Two things about SUOL as a brand struck me: the artwork and the clothing line? What is your philosophy towards the visual picture of the artwork? What was the motivation to launch the clothing line?
Since the two of us are artists ourselves, we understand the idea of total freedom. When it comes to design, like our approach to music, we let them do what they need to do. We have a designer who does everything for us. We loved his idea of where he wanted to go with the design of the label and said, go with it. We rarely change anything he does.

With the clothing line, we wanted to do merchandise. We did not want to take a random shirt and put our logo on it, but wanted to have our own cuts and designs. We also wanted to make sure it was made in Europe. So, we needed to find our own clothing designer and our own manufacturer. Since this doesn’t make sense to do with only one T-shirt we made a whole line of them. We basically fell into it by mistake.
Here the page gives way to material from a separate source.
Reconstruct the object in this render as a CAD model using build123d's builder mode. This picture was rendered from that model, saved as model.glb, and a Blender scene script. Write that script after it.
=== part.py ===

As a duo in both creative and administrative roles, how do you balance the two? How do your approach the process of creativity and how does it relate to your administrative approach?
All in all the approach is the same. At the point where you leave your ego at the door and recognize you each have your respective skills, it works well. In the studio we just know what the other person can do well and divide tasks accordingly. With the label it is the same thing. Of course we bounce ideas, but we respect each other and understand each other’s strengths.

As you have the third edition in your ‘Summer Daze’ compilation series ready for release, what was your approach in constructing the compilation? How would you compare it to your approach to a mixtape or podcast?
Most of the tracks are exclusive, but I think, if you put out a compilation these days you want people to pay for that compilation. With this, tracks have to be exclusive. I can only think of DJ:Kicks, which people regard as such an art they would pay to listen to it anyway.
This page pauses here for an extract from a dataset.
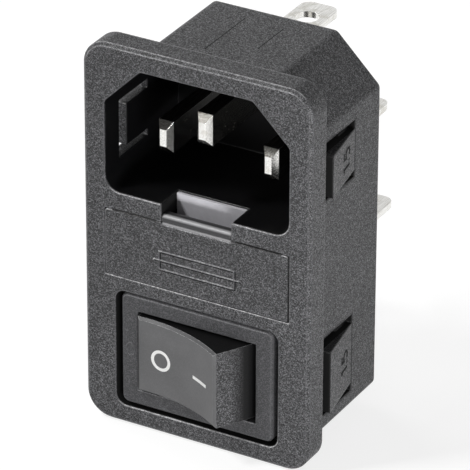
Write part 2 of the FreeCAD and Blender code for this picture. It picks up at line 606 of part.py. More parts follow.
def make_spring(label, z):
    wire, radius = number("springWire"), number("springRadius")
    start = number("postDrop - boreDepth") + wire
    length = number("plungerTip - plungerLong") - wire - start
    helix = Part.makeHelix(length / number("springTurns"), length, radius)
    helix.Placement = FreeCAD.Placement(FreeCAD.Vector(0, start, 0),
                                        FreeCAD.Rotation(FreeCAD.Vector(1, 0, 0), -90))
    # a square section keeps the faces of this hidden coil few
    corners = [FreeCAD.Vector(radius + x * wire, start + y * wire, 0)
               for x, y in ((1, 1), (1, -1), (-1, -1), (-1, 1))]
    section = Part.makePolygon(corners + corners[:1])
    coil = Part.Wire(helix.Edges).makePipeShell([section], True, True)
    spring = doc.addObject("Part::Feature", label)
    spring.Label = label
    spring.Shape = coil
    place(spring, y=pivot_in, z=z, turn="0 - rockerTilt")
    parts.append(spring)


def make_contact(label, z):
    body = make_body(label)
    # drawn closed: the long arm lies flat on the fixed stud and the short one stands up
    rise = "(tan(contactSwing) * contactTail)"
    bend = "(contactThick * tan(contactSwing / 2))"
    shape = [("0", "0"), ("0 - contactArm", "0"), ("0 - contactArm", "0 - contactThick"),
             (f"0 - {bend}", "0 - contactThick"),
             ("contactTail - contactThick * sin(contactSwing)",
              f"0 - {rise} - contactThick * cos(contactSwing)"),
             ("contactTail", f"0 - {rise}")]
    pad(body, polygon(sketch_on(body, "XY"), shape), "contactWide", middle=True)
    pad(body, circle(sketch_on(body, "XZ", "studThick"), "studInset - contactArm", "0", "stud"),
        "studThick")
    place(body, y=fulcrum_in, z=z, turn="contactSwing")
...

The second part is the same as we have talked already. We know everyone personally so the process can begin anywhere: at dinner, a gig, etc. It usually begins in conversation where one of us approaches the other and proposes a track. So, it is based on the family idea surrounding our tight knit group. I don’t know if you can tell this when you listen to it but, for us, it is important to have a relationship with all the featured artists.

How did you want the mix to play out?
The compilation comes in 2 forms: single tracks and continuous mix. In the continuous mix you react to what people give you. The Slow Hands/Tanner Ross track is around 100bpm, for example. Of course then, we build up from the slower stuff. It features like a long set of ours.
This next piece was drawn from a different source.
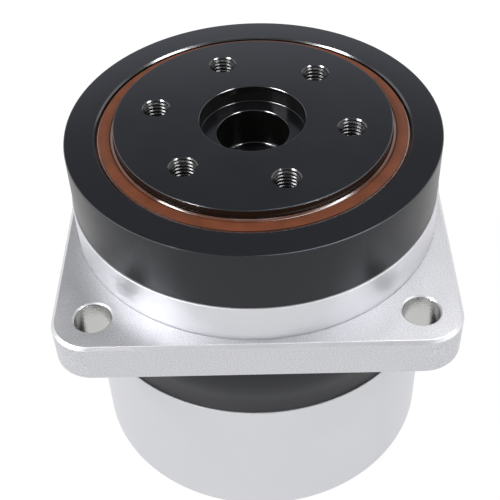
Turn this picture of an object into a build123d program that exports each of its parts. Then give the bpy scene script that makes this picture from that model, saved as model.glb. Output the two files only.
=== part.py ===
from build123d import *
import math
import os

# Strain wave gear reducer, flange output, hollow clamp input.
# Millimetres. The origin is the centre of the motor side mounting face, +Z points to the output.

# Fits
RUN_GAP = 0.03          # radial gap of a running seal lip
FIT_GAP = 0.01          # radial gap of a located or pressed cylinder
THREAD_GAP = 0.02       # radial gap between a screw and its tapped hole
BODY_GAP = 0.3          # least gap between surfaces that turn past each other
BEARING_GAP = 0.02      # gap between a rolling element and its track

# Heights of the stack, from the motor face up
ADAPTER_H = 51.0        # motor adapter
SPLINE_H = 22.0         # circular spline, the lower black band
FLANGE_T = 13.0         # square flange
BOSS_H = 12.5           # round boss above the flange
RING_H = 20.0           # bearing ring, the upper black band
OUTPUT_PROUD = 2.5      # output face above the bearing ring
Z_SPLINE = ADAPTER_H
Z_HOUSING = Z_SPLINE + SPLINE_H
Z_FLANGE_TOP = Z_HOUSING + FLANGE_T
Z_RING = Z_FLANGE_TOP + BOSS_H
Z_RING_TOP = Z_RING + RING_H
Z_OUTPUT = Z_RING_TOP + OUTPUT_PROUD

# Teeth
MODULE = 0.8
FLEX_TEETH = 100
TOOTH_DIFFERENCE = 2    # the circular spline has this many more
PRESSURE_ANGLE = 28.6   # of the straight flanks
TOOTH_ADDENDUM = 0.6
TOOTH_DEDENDUM = 0.75
BACKLASH = 0.04         # taken off each tooth at its pitch line
SPLINE_TEETH = FLEX_TEETH + TOOTH_DIFFERENCE
FLEX_PITCH_R = MODULE * FLEX_TEETH / 2
SPLINE_PITCH_R = MODULE * SPLINE_TEETH / 2
WAVE = SPLINE_PITCH_R - FLEX_PITCH_R      # how far the ellipse stands out of the circle
SPLINE_TIP_R = SPLINE_PITCH_R - TOOTH_ADDENDUM
SPLINE_ROOT_R = SPLINE_PITCH_R + TOOTH_DEDENDUM
FLEX_TIP_R = FLEX_PITCH_R + TOOTH_ADDENDUM
FLEX_ROOT_R = FLEX_PITCH_R - TOOTH_DEDENDUM

# Flexspline
RIM_WALL = 1.0          # under the teeth
CUP_WALL = 0.7          # of the thin cup
DIAPHRAGM_T = 0.8
CUP_LIP = 0.7           # cup below its teeth
CUP_FILLET = 2.5        # where the cup turns into the diaphragm
FLEX_BOSS_T = 5.0
RIM_BORE_R = FLEX_ROOT_R - RIM_WALL
CUP_R = RIM_BORE_R + CUP_WALL

# Flexible bearing and cam
FLEX_BALL_D = 8.0
FLEX_BALLS = 23
FLEX_RACE_T = 1.9
FLEX_TRACK = 0.48       # depth of a ball in each race
FLEX_BEARING_W = 13.0
FLEX_CAGE_GAP = 1.0
CAM_LIP_T = 1.5
RETAINER_T = 2.0
FLEX_OUTER_R = RIM_BORE_R - RUN_GAP
FLEX_OUTER_BORE_R = FLEX_OUTER_R - FLEX_RACE_T
FLEX_BALL_R = FLEX_BALL_D / 2
FLEX_PATH_R = FLEX_OUTER_BORE_R + FLEX_TRACK - FLEX_BALL_R
FLEX_INNER_R = FLEX_PATH_R - FLEX_BALL_R + FLEX_TRACK
CAM_R = FLEX_INNER_R - FLEX_RACE_T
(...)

For the tracks themselves, our label management and us listen to all the tracks and slowly sculpt a playlist accordingly. It is a work in progress with all the people who are around us. Since we have the office next to the studio we have a lot of minds that can provide input.

What is the timeline like getting a compilation like this put together and released? When do you start thinking about the compilation?
The last Summer Daze came out in August, which didn’t make too much sense to us. The compilation does have to, at least, come out in high summer so people can enjoy it. We set a date there and count back. We take things like pre master deliverables, master deliverables, and promotion all into account. It makes things a bit weird because when you ask people to participate because that point is usually in the winter. There is barely any light in Berlin and you ask people to think about summertime vibes. We actually found this interesting. People like to feel like summer is coming back.

What is your relationship like with the city of Amsterdam? Do you have any particular memories from here?
Last ADE we ran into some DJ colleagues at the airport. They said to us they were playing Amsterdam and hoped that this time it would be a good gig. This was unbelievable. We asked them 10 times. The Amsterdam we’ve played has been great every time! There are always super professional and super nice people to work with. The parties are always great; 10 out of 10, everytime!